### [Exercise instructions]
Reproduce all entries word for word.

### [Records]
----
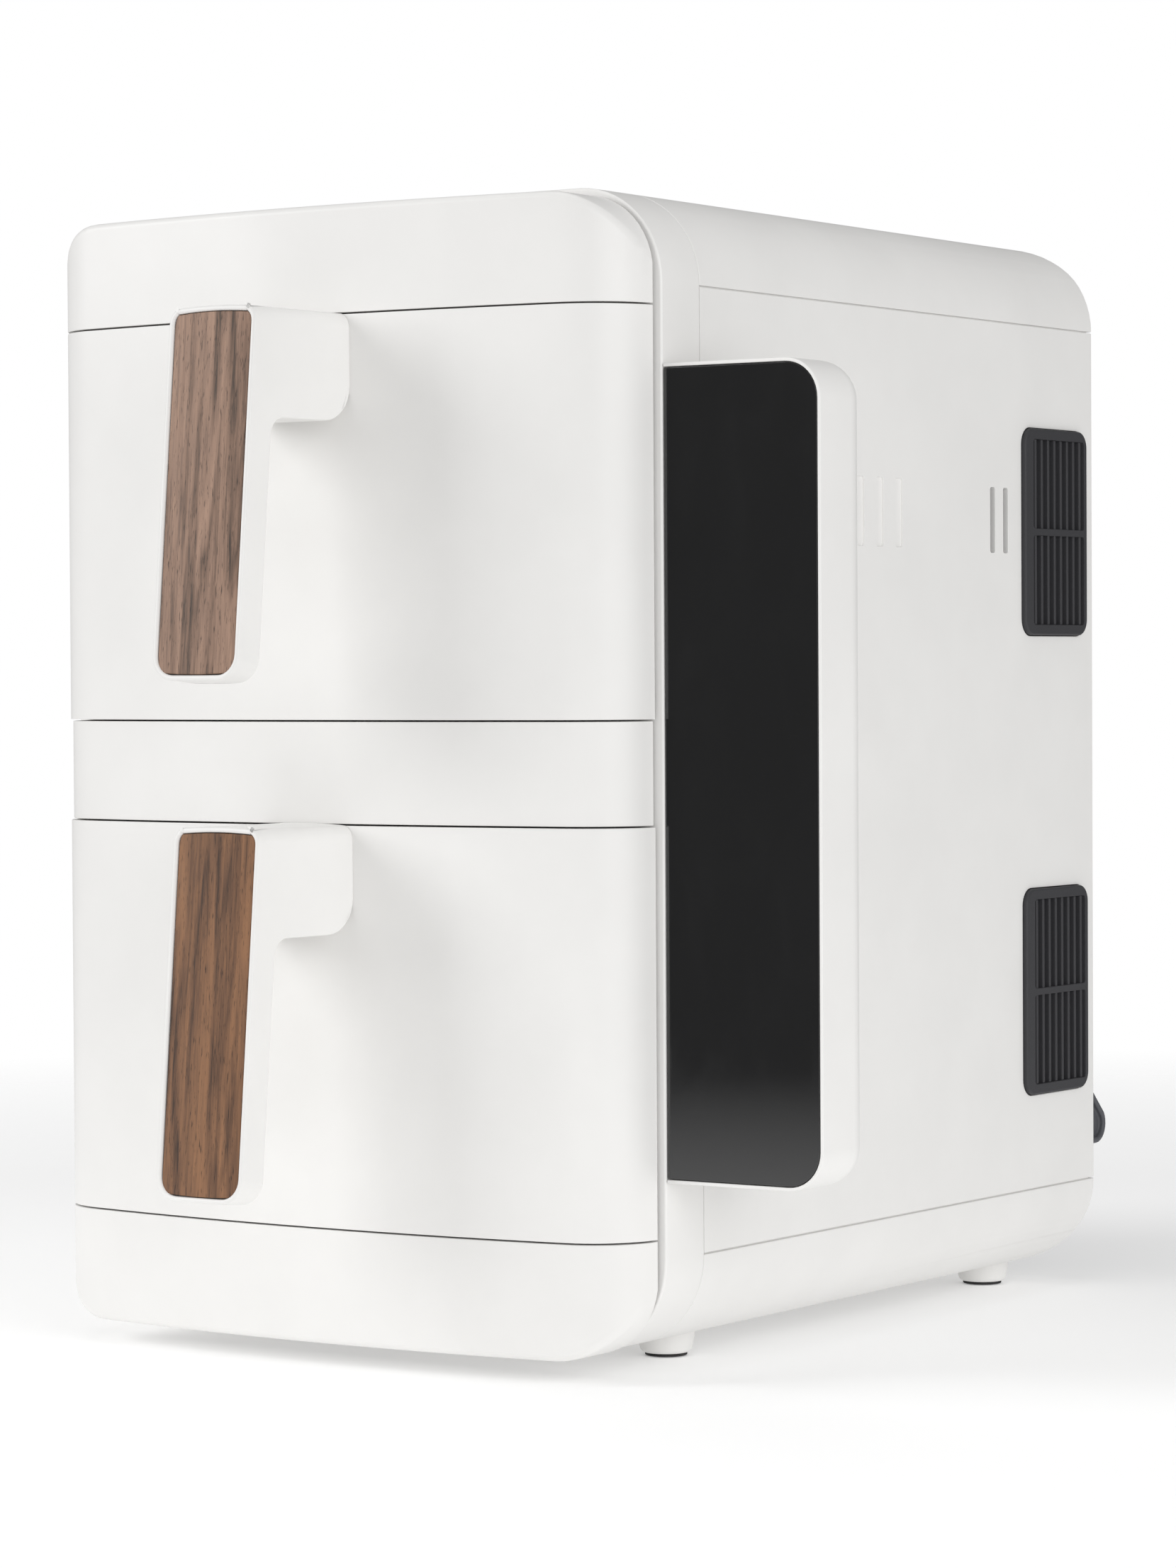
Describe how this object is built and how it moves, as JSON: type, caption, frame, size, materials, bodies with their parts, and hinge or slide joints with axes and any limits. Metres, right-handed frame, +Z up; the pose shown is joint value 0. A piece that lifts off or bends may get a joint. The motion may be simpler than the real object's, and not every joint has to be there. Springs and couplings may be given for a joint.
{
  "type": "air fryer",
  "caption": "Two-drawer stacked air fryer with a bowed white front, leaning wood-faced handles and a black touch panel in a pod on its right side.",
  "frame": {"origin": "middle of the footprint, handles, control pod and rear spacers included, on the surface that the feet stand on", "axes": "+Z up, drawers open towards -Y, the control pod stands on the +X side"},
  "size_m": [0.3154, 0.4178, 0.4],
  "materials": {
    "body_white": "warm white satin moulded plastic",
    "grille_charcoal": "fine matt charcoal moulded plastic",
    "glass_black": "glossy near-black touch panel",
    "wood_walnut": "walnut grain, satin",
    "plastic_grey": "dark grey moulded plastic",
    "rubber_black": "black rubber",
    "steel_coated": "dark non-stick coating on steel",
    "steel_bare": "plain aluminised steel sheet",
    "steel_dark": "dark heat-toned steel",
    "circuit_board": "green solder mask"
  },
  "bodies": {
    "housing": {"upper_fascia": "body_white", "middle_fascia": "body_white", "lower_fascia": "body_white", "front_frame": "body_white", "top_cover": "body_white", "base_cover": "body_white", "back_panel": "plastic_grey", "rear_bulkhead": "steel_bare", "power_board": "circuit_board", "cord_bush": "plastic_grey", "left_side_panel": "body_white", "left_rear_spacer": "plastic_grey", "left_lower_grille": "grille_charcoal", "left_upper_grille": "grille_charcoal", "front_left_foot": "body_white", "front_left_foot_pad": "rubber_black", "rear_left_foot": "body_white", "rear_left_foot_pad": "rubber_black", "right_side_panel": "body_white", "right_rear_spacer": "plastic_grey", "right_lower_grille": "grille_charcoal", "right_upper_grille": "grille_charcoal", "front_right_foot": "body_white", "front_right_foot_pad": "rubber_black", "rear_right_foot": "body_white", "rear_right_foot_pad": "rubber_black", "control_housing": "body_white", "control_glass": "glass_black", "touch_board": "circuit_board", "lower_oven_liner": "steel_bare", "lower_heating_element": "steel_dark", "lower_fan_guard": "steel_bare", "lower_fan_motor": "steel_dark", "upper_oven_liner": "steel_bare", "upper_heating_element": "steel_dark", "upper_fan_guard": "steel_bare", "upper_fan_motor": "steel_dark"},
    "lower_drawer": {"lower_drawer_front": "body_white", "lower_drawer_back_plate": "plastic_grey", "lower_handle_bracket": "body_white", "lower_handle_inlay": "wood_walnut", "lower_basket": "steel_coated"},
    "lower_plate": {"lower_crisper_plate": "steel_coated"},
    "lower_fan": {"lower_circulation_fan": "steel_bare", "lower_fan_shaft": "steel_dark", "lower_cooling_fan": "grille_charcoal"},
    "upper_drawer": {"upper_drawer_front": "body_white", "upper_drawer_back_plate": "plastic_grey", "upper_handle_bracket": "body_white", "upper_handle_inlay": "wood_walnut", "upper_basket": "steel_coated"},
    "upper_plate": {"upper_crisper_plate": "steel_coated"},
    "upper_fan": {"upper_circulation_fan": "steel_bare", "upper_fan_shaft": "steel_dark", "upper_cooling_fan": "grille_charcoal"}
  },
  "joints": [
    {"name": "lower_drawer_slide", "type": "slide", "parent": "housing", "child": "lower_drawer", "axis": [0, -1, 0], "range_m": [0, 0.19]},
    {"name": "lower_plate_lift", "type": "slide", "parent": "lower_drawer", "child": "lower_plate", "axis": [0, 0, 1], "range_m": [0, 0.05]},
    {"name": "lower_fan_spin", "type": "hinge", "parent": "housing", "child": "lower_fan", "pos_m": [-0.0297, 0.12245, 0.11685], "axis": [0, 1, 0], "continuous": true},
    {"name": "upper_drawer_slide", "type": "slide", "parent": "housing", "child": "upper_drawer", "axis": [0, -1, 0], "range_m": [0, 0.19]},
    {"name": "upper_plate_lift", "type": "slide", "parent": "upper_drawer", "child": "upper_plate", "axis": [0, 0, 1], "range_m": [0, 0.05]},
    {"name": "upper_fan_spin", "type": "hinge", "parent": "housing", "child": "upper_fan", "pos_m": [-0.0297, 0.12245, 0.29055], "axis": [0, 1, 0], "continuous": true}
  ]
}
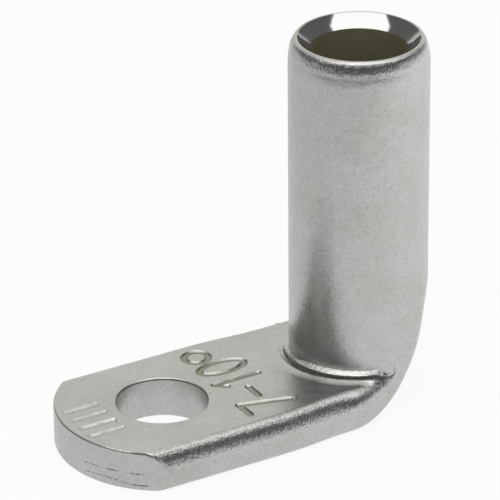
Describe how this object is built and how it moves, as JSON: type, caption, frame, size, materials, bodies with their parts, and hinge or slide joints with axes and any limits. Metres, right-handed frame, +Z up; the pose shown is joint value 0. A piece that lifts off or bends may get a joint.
----
### [Correct response]
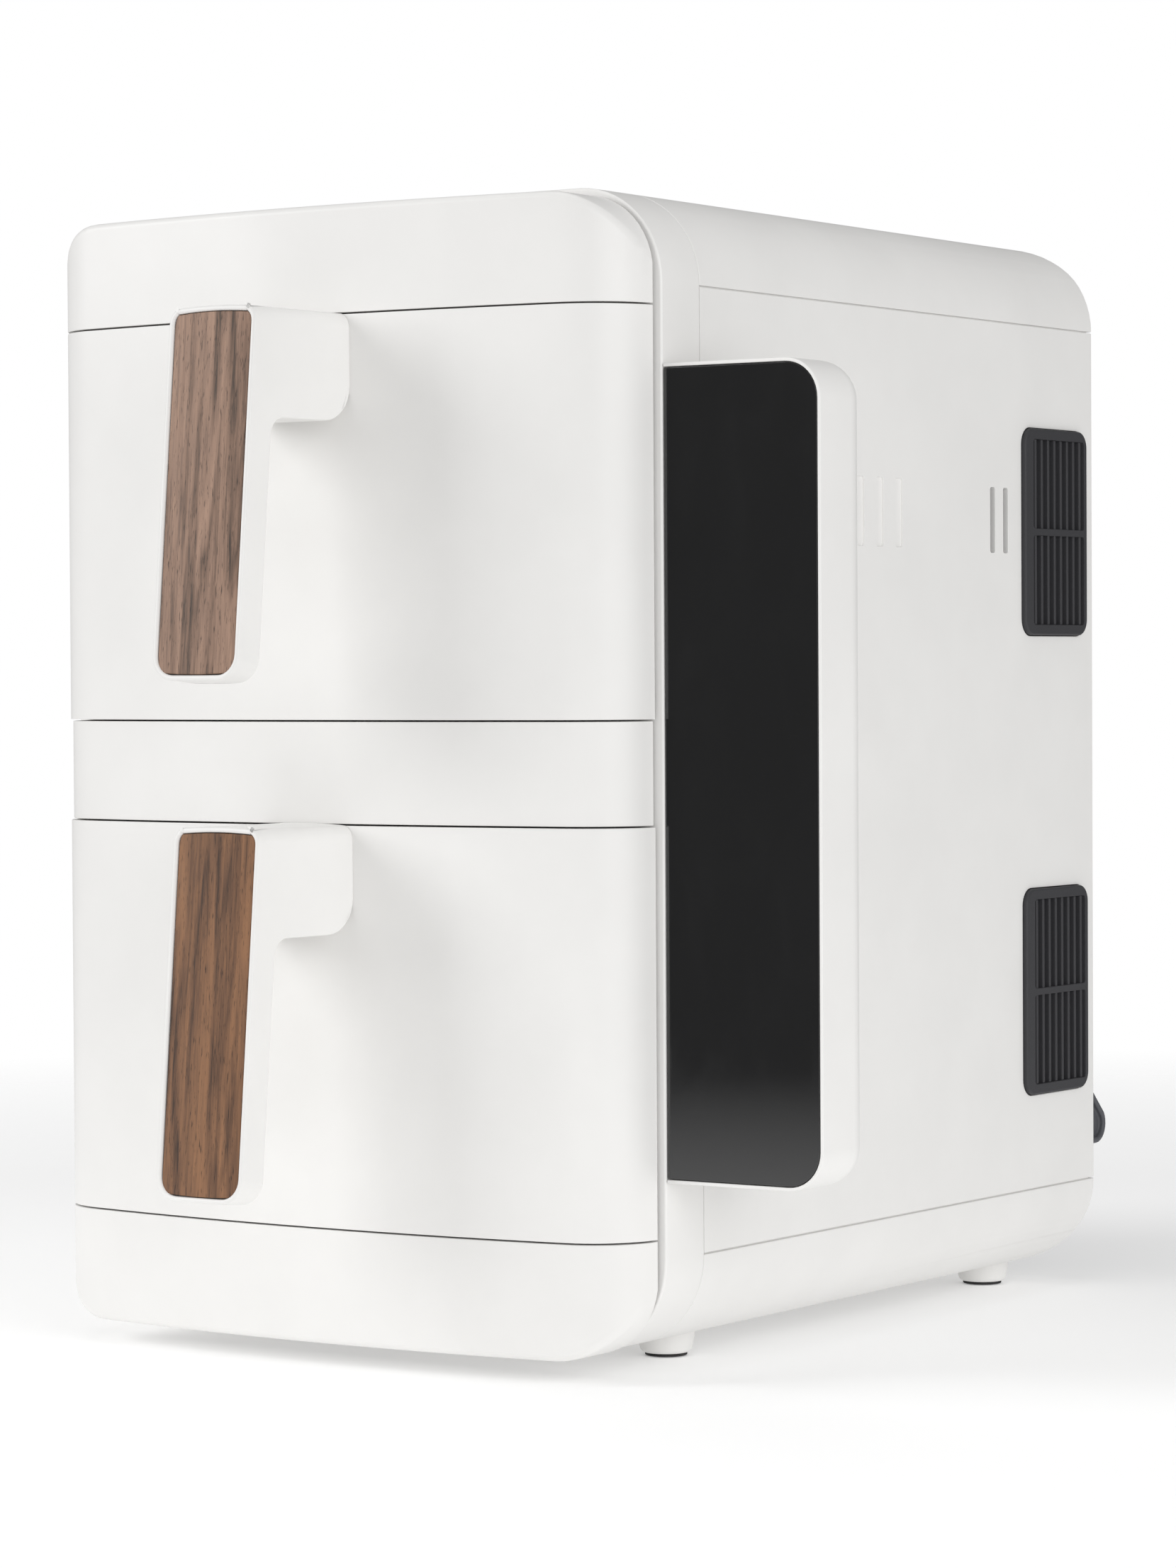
Describe how this object is built and how it moves, as JSON: type, caption, frame, size, materials, bodies with their parts, and hinge or slide joints with axes and any limits. Metres, right-handed frame, +Z up; the pose shown is joint value 0. A piece that lifts off or bends may get a joint. The motion may be simpler than the real object's, and not every joint has to be there. Springs and couplings may be given for a joint.
{
  "type": "air fryer",
  "caption": "Two-drawer stacked air fryer with a bowed white front, leaning wood-faced handles and a black touch panel in a pod on its right side.",
  "frame": {"origin": "middle of the footprint, handles, control pod and rear spacers included, on the surface that the feet stand on", "axes": "+Z up, drawers open towards -Y, the control pod stands on the +X side"},
  "size_m": [0.3154, 0.4178, 0.4],
  "materials": {
    "body_white": "warm white satin moulded plastic",
    "grille_charcoal": "fine matt charcoal moulded plastic",
    "glass_black": "glossy near-black touch panel",
    "wood_walnut": "walnut grain, satin",
    "plastic_grey": "dark grey moulded plastic",
    "rubber_black": "black rubber",
    "steel_coated": "dark non-stick coating on steel",
    "steel_bare": "plain aluminised steel sheet",
    "steel_dark": "dark heat-toned steel",
    "circuit_board": "green solder mask"
  },
  "bodies": {
    "housing": {"upper_fascia": "body_white", "middle_fascia": "body_white", "lower_fascia": "body_white", "front_frame": "body_white", "top_cover": "body_white", "base_cover": "body_white", "back_panel": "plastic_grey", "rear_bulkhead": "steel_bare", "power_board": "circuit_board", "cord_bush": "plastic_grey", "left_side_panel": "body_white", "left_rear_spacer": "plastic_grey", "left_lower_grille": "grille_charcoal", "left_upper_grille": "grille_charcoal", "front_left_foot": "body_white", "front_left_foot_pad": "rubber_black", "rear_left_foot": "body_white", "rear_left_foot_pad": "rubber_black", "right_side_panel": "body_white", "right_rear_spacer": "plastic_grey", "right_lower_grille": "grille_charcoal", "right_upper_grille": "grille_charcoal", "front_right_foot": "body_white", "front_right_foot_pad": "rubber_black", "rear_right_foot": "body_white", "rear_right_foot_pad": "rubber_black", "control_housing": "body_white", "control_glass": "glass_black", "touch_board": "circuit_board", "lower_oven_liner": "steel_bare", "lower_heating_element": "steel_dark", "lower_fan_guard": "steel_bare", "lower_fan_motor": "steel_dark", "upper_oven_liner": "steel_bare", "upper_heating_element": "steel_dark", "upper_fan_guard": "steel_bare", "upper_fan_motor": "steel_dark"},
    "lower_drawer": {"lower_drawer_front": "body_white", "lower_drawer_back_plate": "plastic_grey", "lower_handle_bracket": "body_white", "lower_handle_inlay": "wood_walnut", "lower_basket": "steel_coated"},
    "lower_plate": {"lower_crisper_plate": "steel_coated"},
    "lower_fan": {"lower_circulation_fan": "steel_bare", "lower_fan_shaft": "steel_dark", "lower_cooling_fan": "grille_charcoal"},
    "upper_drawer": {"upper_drawer_front": "body_white", "upper_drawer_back_plate": "plastic_grey", "upper_handle_bracket": "body_white", "upper_handle_inlay": "wood_walnut", "upper_basket": "steel_coated"},
    "upper_plate": {"upper_crisper_plate": "steel_coated"},
    "upper_fan": {"upper_circulation_fan": "steel_bare", "upper_fan_shaft": "steel_dark", "upper_cooling_fan": "grille_charcoal"}
  },
  "joints": [
    {"name": "lower_drawer_slide", "type": "slide", "parent": "housing", "child": "lower_drawer", "axis": [0, -1, 0], "range_m": [0, 0.19]},
    {"name": "lower_plate_lift", "type": "slide", "parent": "lower_drawer", "child": "lower_plate", "axis": [0, 0, 1], "range_m": [0, 0.05]},
    {"name": "lower_fan_spin", "type": "hinge", "parent": "housing", "child": "lower_fan", "pos_m": [-0.0297, 0.12245, 0.11685], "axis": [0, 1, 0], "continuous": true},
    {"name": "upper_drawer_slide", "type": "slide", "parent": "housing", "child": "upper_drawer", "axis": [0, -1, 0], "range_m": [0, 0.19]},
    {"name": "upper_plate_lift", "type": "slide", "parent": "upper_drawer", "child": "upper_plate", "axis": [0, 0, 1], "range_m": [0, 0.05]},
    {"name": "upper_fan_spin", "type": "hinge", "parent": "housing", "child": "upper_fan", "pos_m": [-0.0297, 0.12245, 0.29055], "axis": [0, 1, 0], "continuous": true}
  ]
}
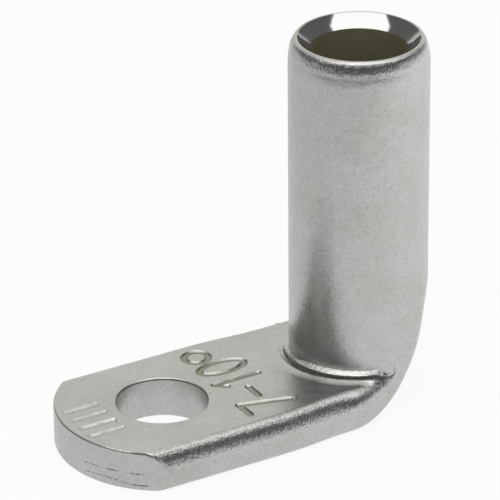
Describe how this object is built and how it moves, as JSON: type, caption, frame, size, materials, bodies with their parts, and hinge or slide joints with axes and any limits. Metres, right-handed frame, +Z up; the pose shown is joint value 0. A piece that lifts off or bends may get a joint.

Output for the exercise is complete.